On the newsstand, G&J will borrow a page from Meredith Corp.'s book and begin targeting alternative retail outlets for single-copy placement, such as placing American Homestyle in design centers and Wal-Marts. And, borrowing a page from Hearst and Conde Nast's distribution venture Comag, look for G&J to form a distribution alliance with another magazine company "within a year," says Mr. Brewster.
Start-ups will play a major role in G&J's growth. "We've created an incubator system, which can take an editorial idea, move it fairly quickly to designing pages and into focus groups, selective clients and ultimately a direct mail test in 12 weeks."
ON THE HORIZON
The net, Mr. Brewster adds, would be a launch, or launches, coming fall 2001. In early October, after one month of the incubator's existence, 20 pages for three prospective new titles had been produced.
Mr. Brewster hinted broadly that at least one title in development complemented Inc.'s niche, but kept mum about possible other new titles. He did allow that G&J launching titles off its extensive women's-oriented franchise was certain.
"I like development to come organically from existing businesses," he says, adding that "Most of our magazines [and those] under consideration are magazines that help people manage their lives better."
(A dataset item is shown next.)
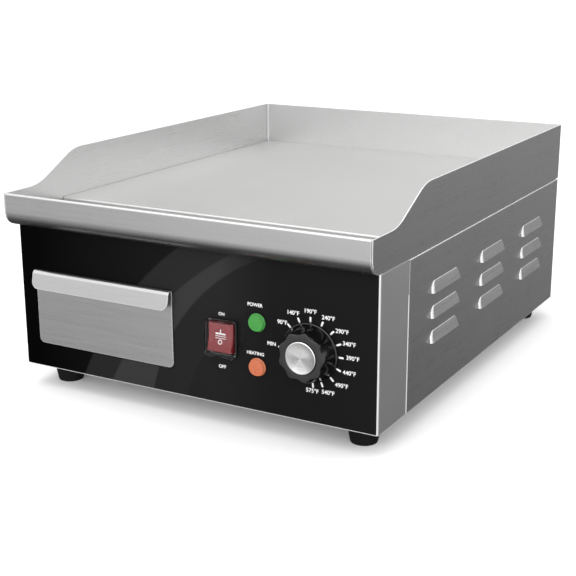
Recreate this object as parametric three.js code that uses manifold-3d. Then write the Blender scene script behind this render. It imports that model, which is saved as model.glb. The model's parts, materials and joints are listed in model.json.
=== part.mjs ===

Still, even with Bertelsmann's bucks backing him, Mr. Brewster's task will not be an easy one. G&J growth must come "largely through acquisitions," says Mr. Phillips.
G&J, an early favorite to buy Tribune Co.'s Times Mirror magazines, dropped out over price concerns.
Purchases are tough today, says one industry exec. "How do you buy in an overly expensive market, properties that aren't overly mature and will satisfy" return on investment requirements? One way is to pick up smaller companies' titles, like Fast Company, the exec says.
Mr. Brewster expresses confidence. "After a year there will be a much more favorable perception of Gruner & Jahr."